Присев на корточки возле одного из платьев, я погладила его так, как ни разу не гладила суровое лицо, заострившиеся скулы или синяки на ногах, что появились по моей вине. Когда-то в уборной я поклялась разделить ее участь, и в тот миг нашей девчоночьей эйфории пришел конец.
Потом я сгребла всю одежду, до которой могла дотянуться, и улеглась на пол, зарывшись в нее лицом, но та не пахла – во всяком случае, не пахла ею. Или я уже успела позабыть ее запах.
Теряя человека, подругу, чаще жалеешь себя: ты больше ее не увидишь, не услышишь ее голос, не сможешь без нее сопротивляться реальности. Боль эгоистична, это и злит сильнее всего. Но только сейчас, зарывшись в ворох Эльфридиной одежды, я осознала весь масштаб трагедии, и чудовищное, невыносимое страдание тотчас заглушило мою собственную боль, заполнило собой весь мир, добравшись до самых отдаленных уголков, – свидетельство того, на что способно человечество в своей тяге к саморазрушению.
Я помню цвет твоей крови, Эльфрида, хотя вида своей по-прежнему не выношу. «А на чужую, значит, пялишься?» – так она спросила в один из первых дней.
Осознав, что задыхаюсь, я все-таки заставила себя встать и занялась разбросанной одеждой: встряхивала, расправляла складки, развешивала по местам. Что за глупость? Я приводила в порядок Эльфридину комнату, будто это могло помочь вернуть ее: аккуратно сложила белье в шкаф, снова набросила на матрас простыни, заправила их, пристроила сверху подушку.
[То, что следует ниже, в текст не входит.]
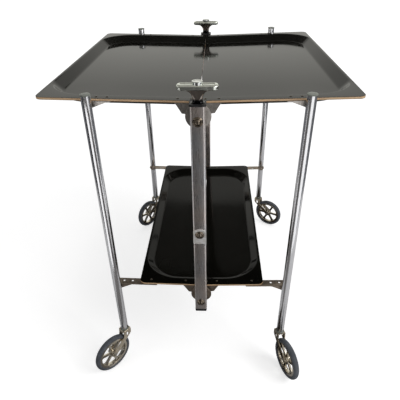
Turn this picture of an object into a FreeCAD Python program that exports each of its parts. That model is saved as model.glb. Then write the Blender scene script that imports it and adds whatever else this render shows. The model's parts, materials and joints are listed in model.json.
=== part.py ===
import FreeCAD, Part
import math
import os

from FreeCAD import Placement, Rotation, Vector

# A folding room service table. Two pressed trays, one above the other, are each cut
# in two along the middle. The halves hinge on two square columns, one at the front
# and one at the back, and each half carries two round legs on castors. Lifting the
# two handles folds all four halves down while the legs stay upright.
# Millimetres. +Z is up, X runs across the table, -Y is the front. Until the last
# step the middle of the trays is at x = 0, y = 0 and the floor at z = 0.

# ---- trays ----
tray_depth = 534.5            # front edge to back edge, both trays
upper_tray_width = 530.0      # both halves together, measured open
lower_tray_width = 262.0
upper_rim_height = 618.0      # top of the rim at the middle seam, above the floor
tray_spacing = 400.0          # upper rim to lower rim
tray_dish = 1.5               # degrees: outer edges stand higher than the seam
seam_gap = 0.4                # between the two rims at the seam, open
outer_corner_radius = 12.0
rim_across_ends = 19.0        # flat rim at the front and back edges
rim_along_sides = 4.5         # flat rim at the outer sides
recess_depth = 15.0
recess_wall_run = 15.0        # how far the sloping wall reaches inwards
recess_corner_radius = 75.0   # at the lip, seen from above
lip_radius = 6.0
cove_radius = 9.0
laminate_thickness = 0.6
ply_thickness = 2.8

# ---- columns ----
column_size = 24.0
column_wall = 1.5
column_corner_radius = 3.0
column_below_lower_hinge = 20.0
column_cap_height = 7.0
column_cap_edge_radius = 1.5
cap_plug_depth = 12.0
cap_plug_clearance = 0.1
collar_height = 2.9
collar_overhang = 1.5         # how far the collar stands out round the column
collar_edge_radius = 1.0
handle_bar_length = 65.0
handle_bar_depth = 20.0
handle_bar_height = 8.4
handle_bar_end_radius = 8.0
handle_bar_edge_radius = 4.5
handle_bar_lower_edge_radius = 1.5
handle_neck_height = 20.6     # collar top to the underside of the bar
handle_neck_waist = 16.0
handle_neck_waist_height = 5.0
handle_neck_foot = 23.0
handle_neck_spread = 44.0     # width of the flare where it meets the bar
handle_neck_depth = 18.0
handle_boss_diameter = 17.4
handle_boss_height = 4.6
handle_boss_edge_radius = 0.8
plate_thickness = 1.8         # plate on the front of each column
plate_below_rim = 266.7        # upper rim to the plate's lower edge
plate_side_height = 27.4
plate_height = 35.0           # to its low peak
plate_peak_radius = 14.0
plate_screw_above_edge = 20.4

# ---- middle hinges ----
pivot_drop = 25.0             # rim top at the seam to the hinge axis
leaf_thickness = 2.0
leaf_knuckle_radius = 14.0
leaf_top_reach = 38.0         # along the tray's underside
leaf_tip_reach = 27.0
leaf_tip_above_axis = 3.5
leaf_inset = 3.75             # inner leaf face to the edge of the tray
leaf_inner_edge = 3.0         # where the flange starts, beside the seam
flange_thickness = 2.0
leaf_flange_reach = 14.65     # flange under the rim, from the tray's edge
side_gap = 0.3                # between flat faces that slide past each other
disc_radius = 21.5
disc_thickness = 2.1
bolt_radius = 3.0
running_clearance = 0.06      # radial, a shaft that turns in its hole
fixed_clearance = 0.1         # radial, a bolt in a hole that it does not turn in
bolt_head_radius = 5.0
bolt_head_height = 3.4
cup_washer_radius = 8.5
cup_washer_height = 2.6
cup_washer_lip = 1.0
cup_washer_rim = 0.6
cup_washer_mouth = 0.4        # round the screw head
nut_across_flats = 10.0
nut_height = 4.5
bolt_past_nut = 0.5
plate_screw_reach = 9.0       # into the column from its face
rivet_radius = 1.5
rivet_head_radius = 2.5
rivet_head_height = 0.9
rivet_inset = 9.75            # from the tray's front and back edges
gusset_rivet_places = (12.0, 34.0)
bracket_rivets_from_leg = (27.5, 9.5)
strap_rivet_from_edge = 24.0  # from the lower tray's side edge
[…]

Потом взяла наволочку, стала набивать собранными клочьями шерсти и вдруг наткнулась на что-то тяжелое, холодное. Осторожно распутала жесткие волокна и вздрогнула: золотое кольцо. Обручальное.
Неужели Эльфрида была замужем? Кем был тот, кого она любила? Почему никогда не рассказывала?
Сколько же всего мы скрываем! Разве можно любить, не говоря правды?
Я долго разглядывала кольцо, потом сунула его в пустую шкатулку, стоявшую на комоде, и тут краем глаза заметила блеск металла в дальнем углу вынутого ящика – это оказался портсигар. Открыв его, я обнаружила внутри всего одну, последнюю, так и не выкуренную ею сигарету: вынула, покрутила в руках (безымянный палец стиснут обручальным кольцом, которое Грегор подарил мне пять лет назад) – и сразу вспомнила, как Эльфрида, прислонившись к стене во дворе казармы, запершись со мной в кабинке уборной, подносила сигарету к губам, на мгновение, словно ножницы, разводя указательный и средний пальцы и тут же смыкая их. Я помнила каждый сантиметр этой руки, до самых кончиков пальцев.